Information provided:

--

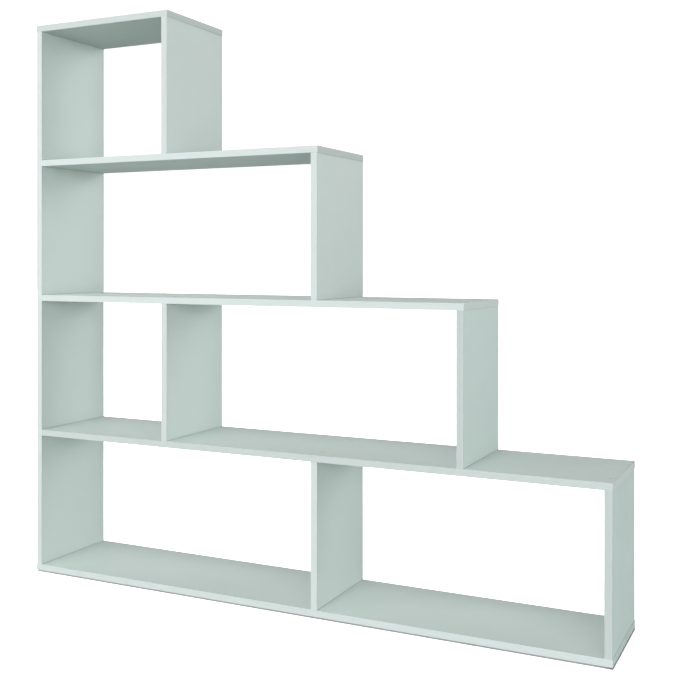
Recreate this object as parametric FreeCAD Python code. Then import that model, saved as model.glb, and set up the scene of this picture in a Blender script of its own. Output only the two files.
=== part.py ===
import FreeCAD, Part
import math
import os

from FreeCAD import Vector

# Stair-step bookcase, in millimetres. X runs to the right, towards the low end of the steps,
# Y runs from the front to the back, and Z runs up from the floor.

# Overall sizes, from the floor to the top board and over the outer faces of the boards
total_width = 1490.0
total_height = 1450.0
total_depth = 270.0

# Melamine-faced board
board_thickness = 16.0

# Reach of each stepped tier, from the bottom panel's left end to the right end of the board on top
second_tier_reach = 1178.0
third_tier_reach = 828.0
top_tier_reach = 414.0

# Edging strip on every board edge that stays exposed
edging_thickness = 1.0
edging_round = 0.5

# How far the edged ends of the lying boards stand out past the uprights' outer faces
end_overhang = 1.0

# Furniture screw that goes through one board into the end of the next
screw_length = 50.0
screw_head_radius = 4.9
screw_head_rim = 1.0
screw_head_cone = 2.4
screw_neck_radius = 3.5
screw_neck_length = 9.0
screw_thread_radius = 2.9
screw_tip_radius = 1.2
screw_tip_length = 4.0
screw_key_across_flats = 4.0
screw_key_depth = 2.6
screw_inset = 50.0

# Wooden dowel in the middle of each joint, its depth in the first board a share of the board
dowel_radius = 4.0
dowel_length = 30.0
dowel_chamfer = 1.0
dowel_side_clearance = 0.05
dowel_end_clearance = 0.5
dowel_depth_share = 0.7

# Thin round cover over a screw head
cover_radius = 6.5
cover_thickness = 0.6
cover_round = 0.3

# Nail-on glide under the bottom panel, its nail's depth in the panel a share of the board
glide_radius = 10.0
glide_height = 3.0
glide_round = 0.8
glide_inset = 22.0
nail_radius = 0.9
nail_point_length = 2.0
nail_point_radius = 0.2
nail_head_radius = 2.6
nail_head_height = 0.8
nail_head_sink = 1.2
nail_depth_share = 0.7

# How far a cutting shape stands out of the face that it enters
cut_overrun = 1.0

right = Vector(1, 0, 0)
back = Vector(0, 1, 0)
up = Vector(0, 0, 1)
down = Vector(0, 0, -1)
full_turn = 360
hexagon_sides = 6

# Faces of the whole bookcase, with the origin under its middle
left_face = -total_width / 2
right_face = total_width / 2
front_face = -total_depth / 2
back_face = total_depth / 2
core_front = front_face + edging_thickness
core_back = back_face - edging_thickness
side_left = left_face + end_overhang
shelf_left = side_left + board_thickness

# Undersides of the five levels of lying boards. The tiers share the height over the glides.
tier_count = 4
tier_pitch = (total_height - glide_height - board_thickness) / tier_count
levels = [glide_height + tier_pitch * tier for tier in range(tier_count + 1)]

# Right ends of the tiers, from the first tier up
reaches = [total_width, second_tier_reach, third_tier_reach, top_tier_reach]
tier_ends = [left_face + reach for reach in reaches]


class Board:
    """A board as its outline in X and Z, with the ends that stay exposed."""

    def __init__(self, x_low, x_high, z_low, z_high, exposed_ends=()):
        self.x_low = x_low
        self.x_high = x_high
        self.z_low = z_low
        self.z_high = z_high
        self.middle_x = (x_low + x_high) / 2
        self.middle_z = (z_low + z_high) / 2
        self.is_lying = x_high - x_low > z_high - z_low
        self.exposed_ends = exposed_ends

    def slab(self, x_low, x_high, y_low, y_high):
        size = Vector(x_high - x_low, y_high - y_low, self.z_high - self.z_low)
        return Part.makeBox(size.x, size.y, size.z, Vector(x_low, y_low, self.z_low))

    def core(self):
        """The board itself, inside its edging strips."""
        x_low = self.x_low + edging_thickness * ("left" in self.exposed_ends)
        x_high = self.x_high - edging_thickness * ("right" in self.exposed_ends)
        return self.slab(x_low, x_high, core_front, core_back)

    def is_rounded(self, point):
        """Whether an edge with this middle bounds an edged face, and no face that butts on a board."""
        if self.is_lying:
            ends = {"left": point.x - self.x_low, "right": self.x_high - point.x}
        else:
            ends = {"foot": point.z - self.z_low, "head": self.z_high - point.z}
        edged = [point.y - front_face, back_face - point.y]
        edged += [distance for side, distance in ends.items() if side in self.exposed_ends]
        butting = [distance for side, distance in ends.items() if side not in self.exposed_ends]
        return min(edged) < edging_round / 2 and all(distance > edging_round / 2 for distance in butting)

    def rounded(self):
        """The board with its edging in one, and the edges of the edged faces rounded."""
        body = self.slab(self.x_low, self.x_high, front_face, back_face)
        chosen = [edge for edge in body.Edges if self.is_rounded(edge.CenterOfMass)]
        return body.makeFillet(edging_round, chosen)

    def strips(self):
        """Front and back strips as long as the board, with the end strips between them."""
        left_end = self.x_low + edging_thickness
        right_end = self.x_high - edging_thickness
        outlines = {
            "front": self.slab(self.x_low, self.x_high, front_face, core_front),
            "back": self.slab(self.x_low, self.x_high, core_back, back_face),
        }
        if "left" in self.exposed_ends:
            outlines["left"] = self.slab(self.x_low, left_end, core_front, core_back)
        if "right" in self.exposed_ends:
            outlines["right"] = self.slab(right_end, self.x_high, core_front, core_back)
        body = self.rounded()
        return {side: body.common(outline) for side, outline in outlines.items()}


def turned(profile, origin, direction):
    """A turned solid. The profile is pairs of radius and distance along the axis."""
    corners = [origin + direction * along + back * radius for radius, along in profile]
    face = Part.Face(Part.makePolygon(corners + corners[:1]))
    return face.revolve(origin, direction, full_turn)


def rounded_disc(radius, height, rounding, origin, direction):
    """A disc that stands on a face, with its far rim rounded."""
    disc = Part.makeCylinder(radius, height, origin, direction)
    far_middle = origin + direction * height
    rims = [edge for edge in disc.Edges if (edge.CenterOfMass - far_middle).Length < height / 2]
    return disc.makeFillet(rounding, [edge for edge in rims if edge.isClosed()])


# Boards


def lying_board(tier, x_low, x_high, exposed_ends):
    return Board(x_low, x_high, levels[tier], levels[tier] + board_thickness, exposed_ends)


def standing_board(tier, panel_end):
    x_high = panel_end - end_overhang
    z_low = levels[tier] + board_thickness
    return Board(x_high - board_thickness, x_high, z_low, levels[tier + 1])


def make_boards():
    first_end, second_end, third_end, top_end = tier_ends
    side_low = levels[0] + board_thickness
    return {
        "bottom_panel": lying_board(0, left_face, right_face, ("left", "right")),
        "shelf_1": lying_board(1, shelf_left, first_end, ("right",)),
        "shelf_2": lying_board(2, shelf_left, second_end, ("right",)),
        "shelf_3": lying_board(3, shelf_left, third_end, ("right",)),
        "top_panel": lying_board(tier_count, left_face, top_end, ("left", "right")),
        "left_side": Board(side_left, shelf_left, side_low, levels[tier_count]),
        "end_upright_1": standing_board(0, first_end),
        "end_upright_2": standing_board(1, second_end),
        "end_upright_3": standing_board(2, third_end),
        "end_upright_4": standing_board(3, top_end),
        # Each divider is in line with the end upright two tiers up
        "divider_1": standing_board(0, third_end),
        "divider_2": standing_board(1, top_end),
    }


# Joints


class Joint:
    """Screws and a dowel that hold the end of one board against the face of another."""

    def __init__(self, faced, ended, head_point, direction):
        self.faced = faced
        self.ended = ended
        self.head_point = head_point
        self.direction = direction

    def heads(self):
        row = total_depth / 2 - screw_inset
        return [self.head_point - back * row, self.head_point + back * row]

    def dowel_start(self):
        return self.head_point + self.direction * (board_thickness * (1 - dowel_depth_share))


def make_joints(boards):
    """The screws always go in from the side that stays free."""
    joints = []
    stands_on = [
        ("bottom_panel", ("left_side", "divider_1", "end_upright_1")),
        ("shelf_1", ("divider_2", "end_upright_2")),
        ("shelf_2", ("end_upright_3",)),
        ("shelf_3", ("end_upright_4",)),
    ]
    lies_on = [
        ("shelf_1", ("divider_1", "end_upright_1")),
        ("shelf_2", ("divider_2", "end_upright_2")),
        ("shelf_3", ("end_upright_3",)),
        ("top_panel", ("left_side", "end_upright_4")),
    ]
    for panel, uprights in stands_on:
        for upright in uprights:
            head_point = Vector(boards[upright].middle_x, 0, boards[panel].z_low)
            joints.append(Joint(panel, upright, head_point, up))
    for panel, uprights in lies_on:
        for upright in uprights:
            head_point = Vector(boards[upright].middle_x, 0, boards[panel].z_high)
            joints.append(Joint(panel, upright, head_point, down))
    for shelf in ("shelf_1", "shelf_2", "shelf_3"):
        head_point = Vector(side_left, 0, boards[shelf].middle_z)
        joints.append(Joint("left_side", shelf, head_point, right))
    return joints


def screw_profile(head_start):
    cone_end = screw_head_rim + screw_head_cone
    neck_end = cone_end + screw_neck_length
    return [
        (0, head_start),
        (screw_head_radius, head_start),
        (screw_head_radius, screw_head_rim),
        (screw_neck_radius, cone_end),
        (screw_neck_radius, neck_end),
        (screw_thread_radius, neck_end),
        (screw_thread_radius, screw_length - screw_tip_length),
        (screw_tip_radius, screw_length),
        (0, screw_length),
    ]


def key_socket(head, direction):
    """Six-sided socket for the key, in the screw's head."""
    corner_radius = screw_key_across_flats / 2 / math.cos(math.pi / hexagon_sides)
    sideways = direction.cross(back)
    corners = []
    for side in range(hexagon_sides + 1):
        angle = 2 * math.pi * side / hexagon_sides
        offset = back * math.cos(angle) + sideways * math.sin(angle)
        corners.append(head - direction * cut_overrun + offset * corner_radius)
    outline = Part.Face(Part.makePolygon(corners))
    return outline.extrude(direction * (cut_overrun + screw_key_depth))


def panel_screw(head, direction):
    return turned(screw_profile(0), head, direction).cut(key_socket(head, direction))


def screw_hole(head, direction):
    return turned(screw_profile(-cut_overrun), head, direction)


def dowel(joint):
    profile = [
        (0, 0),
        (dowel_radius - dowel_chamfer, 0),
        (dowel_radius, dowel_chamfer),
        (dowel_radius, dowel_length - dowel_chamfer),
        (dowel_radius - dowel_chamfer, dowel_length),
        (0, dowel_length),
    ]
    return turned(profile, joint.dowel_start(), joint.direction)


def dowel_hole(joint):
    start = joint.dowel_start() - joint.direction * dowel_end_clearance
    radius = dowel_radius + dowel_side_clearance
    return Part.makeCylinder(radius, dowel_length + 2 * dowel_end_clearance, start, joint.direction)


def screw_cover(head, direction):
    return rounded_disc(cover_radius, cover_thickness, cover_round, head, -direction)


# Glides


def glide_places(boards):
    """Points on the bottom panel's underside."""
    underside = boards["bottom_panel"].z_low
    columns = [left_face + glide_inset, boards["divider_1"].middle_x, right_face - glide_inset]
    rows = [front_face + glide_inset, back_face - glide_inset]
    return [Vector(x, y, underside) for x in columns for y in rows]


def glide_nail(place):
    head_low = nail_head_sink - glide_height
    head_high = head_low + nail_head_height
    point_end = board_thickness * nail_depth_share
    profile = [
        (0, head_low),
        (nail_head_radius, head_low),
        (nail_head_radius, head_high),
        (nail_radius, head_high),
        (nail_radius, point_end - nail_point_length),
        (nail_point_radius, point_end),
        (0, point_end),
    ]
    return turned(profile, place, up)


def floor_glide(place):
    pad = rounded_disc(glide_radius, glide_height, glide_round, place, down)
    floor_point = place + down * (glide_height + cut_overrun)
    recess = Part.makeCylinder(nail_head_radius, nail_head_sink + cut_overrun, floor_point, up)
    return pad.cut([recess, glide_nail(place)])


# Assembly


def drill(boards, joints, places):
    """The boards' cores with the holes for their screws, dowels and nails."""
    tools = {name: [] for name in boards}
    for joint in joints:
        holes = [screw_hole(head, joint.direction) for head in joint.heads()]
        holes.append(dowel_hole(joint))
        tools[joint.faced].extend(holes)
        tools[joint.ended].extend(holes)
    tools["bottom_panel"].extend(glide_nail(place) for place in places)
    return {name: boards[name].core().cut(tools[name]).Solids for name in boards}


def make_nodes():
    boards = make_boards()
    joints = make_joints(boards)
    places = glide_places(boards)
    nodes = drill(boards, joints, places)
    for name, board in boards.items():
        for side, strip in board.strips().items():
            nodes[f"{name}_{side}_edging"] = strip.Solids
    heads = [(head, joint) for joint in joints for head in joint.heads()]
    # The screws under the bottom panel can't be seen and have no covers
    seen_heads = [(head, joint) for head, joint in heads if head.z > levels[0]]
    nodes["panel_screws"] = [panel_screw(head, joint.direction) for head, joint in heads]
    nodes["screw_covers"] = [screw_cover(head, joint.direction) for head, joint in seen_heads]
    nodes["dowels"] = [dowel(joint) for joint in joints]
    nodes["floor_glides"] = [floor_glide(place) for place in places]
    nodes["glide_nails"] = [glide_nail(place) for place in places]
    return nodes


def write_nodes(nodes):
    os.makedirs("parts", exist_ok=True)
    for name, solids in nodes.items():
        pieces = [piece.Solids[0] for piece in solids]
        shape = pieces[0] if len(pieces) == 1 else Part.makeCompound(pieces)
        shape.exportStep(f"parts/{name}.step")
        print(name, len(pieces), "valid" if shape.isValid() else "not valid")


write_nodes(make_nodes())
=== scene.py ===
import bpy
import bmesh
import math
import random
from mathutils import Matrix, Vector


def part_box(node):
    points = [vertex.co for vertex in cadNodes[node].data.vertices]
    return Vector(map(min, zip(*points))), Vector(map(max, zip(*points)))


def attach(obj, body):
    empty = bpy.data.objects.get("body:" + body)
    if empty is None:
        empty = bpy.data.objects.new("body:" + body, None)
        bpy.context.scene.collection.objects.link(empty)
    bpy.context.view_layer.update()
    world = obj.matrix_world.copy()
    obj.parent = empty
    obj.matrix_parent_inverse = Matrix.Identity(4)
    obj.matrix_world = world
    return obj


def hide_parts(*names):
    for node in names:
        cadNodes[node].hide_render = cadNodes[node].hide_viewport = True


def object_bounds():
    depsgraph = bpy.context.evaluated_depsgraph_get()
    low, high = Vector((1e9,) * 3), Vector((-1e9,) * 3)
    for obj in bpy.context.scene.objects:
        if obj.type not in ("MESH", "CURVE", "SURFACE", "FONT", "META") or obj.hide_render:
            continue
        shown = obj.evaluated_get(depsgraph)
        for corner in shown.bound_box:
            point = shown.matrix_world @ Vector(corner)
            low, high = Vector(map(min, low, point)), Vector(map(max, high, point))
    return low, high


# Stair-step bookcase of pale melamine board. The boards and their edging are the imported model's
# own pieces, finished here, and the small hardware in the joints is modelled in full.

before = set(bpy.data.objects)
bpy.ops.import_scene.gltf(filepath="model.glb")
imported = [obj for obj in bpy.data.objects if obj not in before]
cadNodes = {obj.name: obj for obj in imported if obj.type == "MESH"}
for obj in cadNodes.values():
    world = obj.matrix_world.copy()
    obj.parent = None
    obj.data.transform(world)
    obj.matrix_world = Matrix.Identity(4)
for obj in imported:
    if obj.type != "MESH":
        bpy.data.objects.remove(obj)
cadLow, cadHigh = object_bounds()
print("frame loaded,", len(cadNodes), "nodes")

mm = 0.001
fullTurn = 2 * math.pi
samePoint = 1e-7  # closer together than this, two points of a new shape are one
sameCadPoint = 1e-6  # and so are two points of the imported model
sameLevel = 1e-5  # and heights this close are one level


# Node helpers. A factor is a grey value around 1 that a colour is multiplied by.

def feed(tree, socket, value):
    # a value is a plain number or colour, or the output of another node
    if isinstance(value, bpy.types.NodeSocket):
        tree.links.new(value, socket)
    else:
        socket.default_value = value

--

What to do:
The lines to extract from the data above begin with the line containing "joint in seen_heads]" and end with the line containing "obj.parent = empty". Extract them exactly, including both.

Output below:
    nodes["screw_covers"] = [screw_cover(head, joint.direction) for head, joint in seen_heads]
    nodes["dowels"] = [dowel(joint) for joint in joints]
    nodes["floor_glides"] = [floor_glide(place) for place in places]
    nodes["glide_nails"] = [glide_nail(place) for place in places]
    return nodes


def write_nodes(nodes):
    os.makedirs("parts", exist_ok=True)
    for name, solids in nodes.items():
        pieces = [piece.Solids[0] for piece in solids]
        shape = pieces[0] if len(pieces) == 1 else Part.makeCompound(pieces)
        shape.exportStep(f"parts/{name}.step")
        print(name, len(pieces), "valid" if shape.isValid() else "not valid")


write_nodes(make_nodes())
=== scene.py ===
import bpy
import bmesh
import math
import random
from mathutils import Matrix, Vector


def part_box(node):
    points = [vertex.co for vertex in cadNodes[node].data.vertices]
    return Vector(map(min, zip(*points))), Vector(map(max, zip(*points)))


def attach(obj, body):
    empty = bpy.data.objects.get("body:" + body)
    if empty is None:
        empty = bpy.data.objects.new("body:" + body, None)
        bpy.context.scene.collection.objects.link(empty)
    bpy.context.view_layer.update()
    world = obj.matrix_world.copy()
    obj.parent = empty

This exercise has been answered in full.